Conspecific-context cues communication: vasopressin influences social behaviour of Richardson’s ground squirrels — ASN Events

Conspecific-context cues communication: vasopressin influences social behaviour of Richardson’s ground squirrels (#234)

Angela Freeman 1 , James Hare 2 , Gary Anderson 2 , Heather K Caldwell 1
  1. Kent State University, Kent, OH, United States
  2. University of Manitoba, Winnipeg, MB, Canada

In nearly every vertebrate taxa arginine vasopressin (Avp) and its homologues are known to modulate behaviour, thus providing an elegant system for comparative research. In rodents, Avp is best known for its modulation of social behaviour; in particular affiliative behaviours such as grooming, sniffing, and the formation of social bonds and memories. Recently, Avp has been found to affect social communication by modulating rodent pup ultrasonic vocalizations. This work has not been extended to other species, however, or to free-living individuals of any species. Richardson's ground squirrels (Urocitellus richardsonii) are free-living social rodents, in which alarm calling serves as a proximate manifestation of sociality. To test the hypothesis that Avp influences social communication, we implanted osmotic minipumps into wild Richardson's ground squirrels and administered Avp or saline intracerebroventricularly. We then contrasted behaviour before and after Avp or saline administration using 3 assays: a general behaviour survey, a predator model presentation, and a social challenge experiment. While saline treatment had no effect, Avp treatment reduced aggression and increased antipredator vigilance and escape behaviour in males, but did not affect the subject’s propensity to emit an alarm call in response to a predator model. However, Avp-treated males increased alarm calling during social interactions during the social challenge. These context-specific effects (i.e. predator versus conspecific) on communication are interesting and mirror effects seen in olfaction experiments with lab models.

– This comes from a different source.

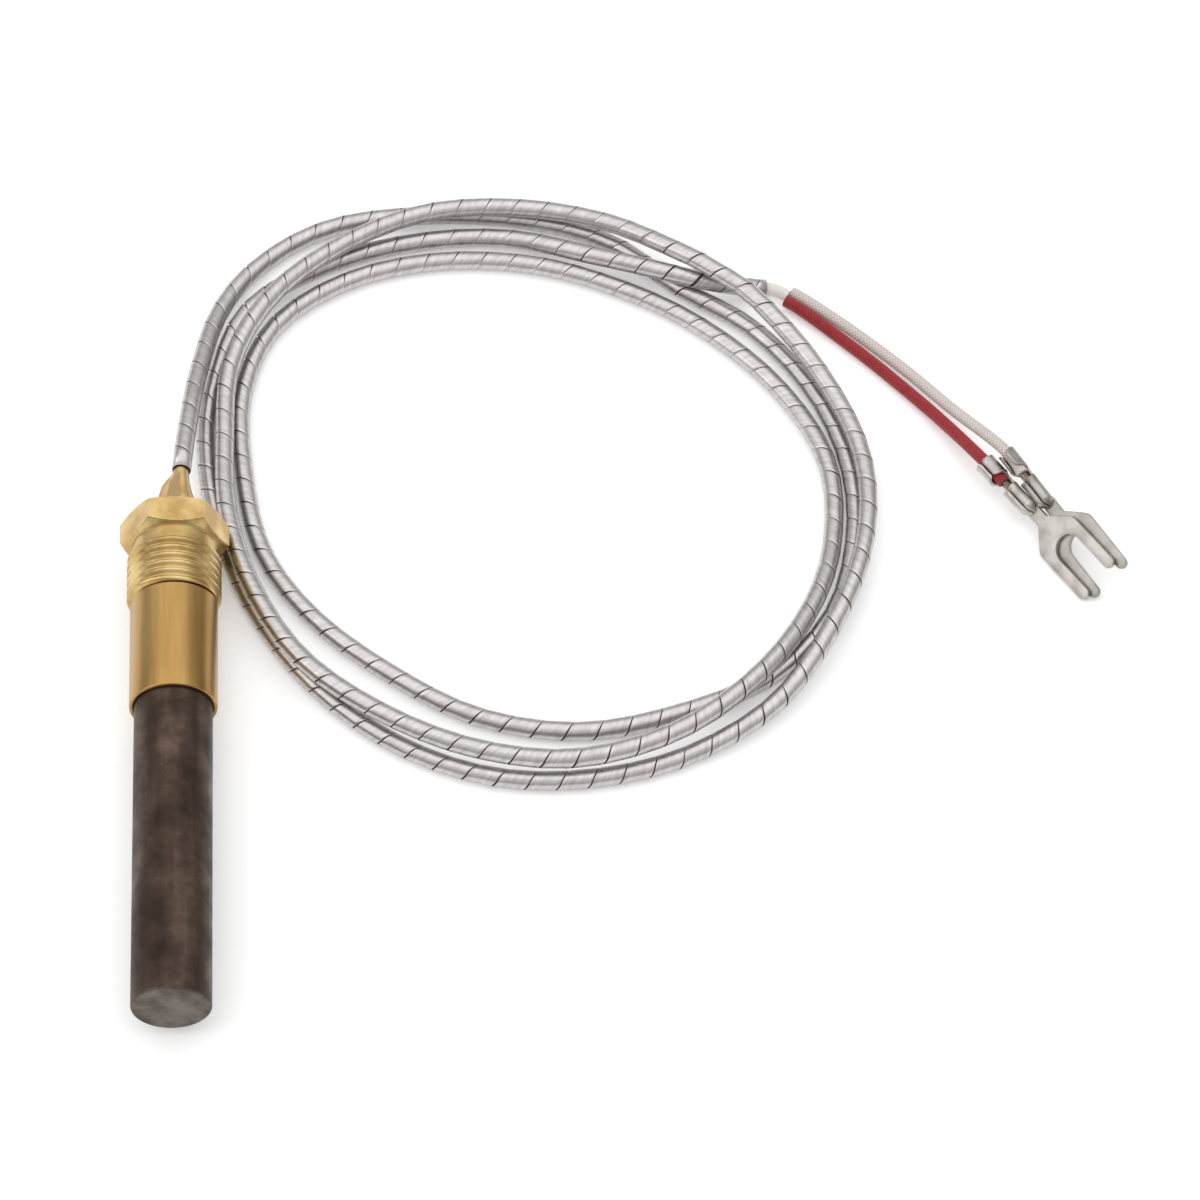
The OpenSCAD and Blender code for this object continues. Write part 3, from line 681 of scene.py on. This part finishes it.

Reductions in social aggression were, however, somewhat surprising, as previous studies of rodents reveal that Avp increases aggression; however, most of these experiments employed acute manipulations and were site-specific. Our findings may be attributable to the effects of Avp on other neural substrates or perhaps species-specific effects. Our discovery of Avp’s effects on vigilance in a social setting is particularly exciting and highlights Avp’s extensive influence on social behaviour.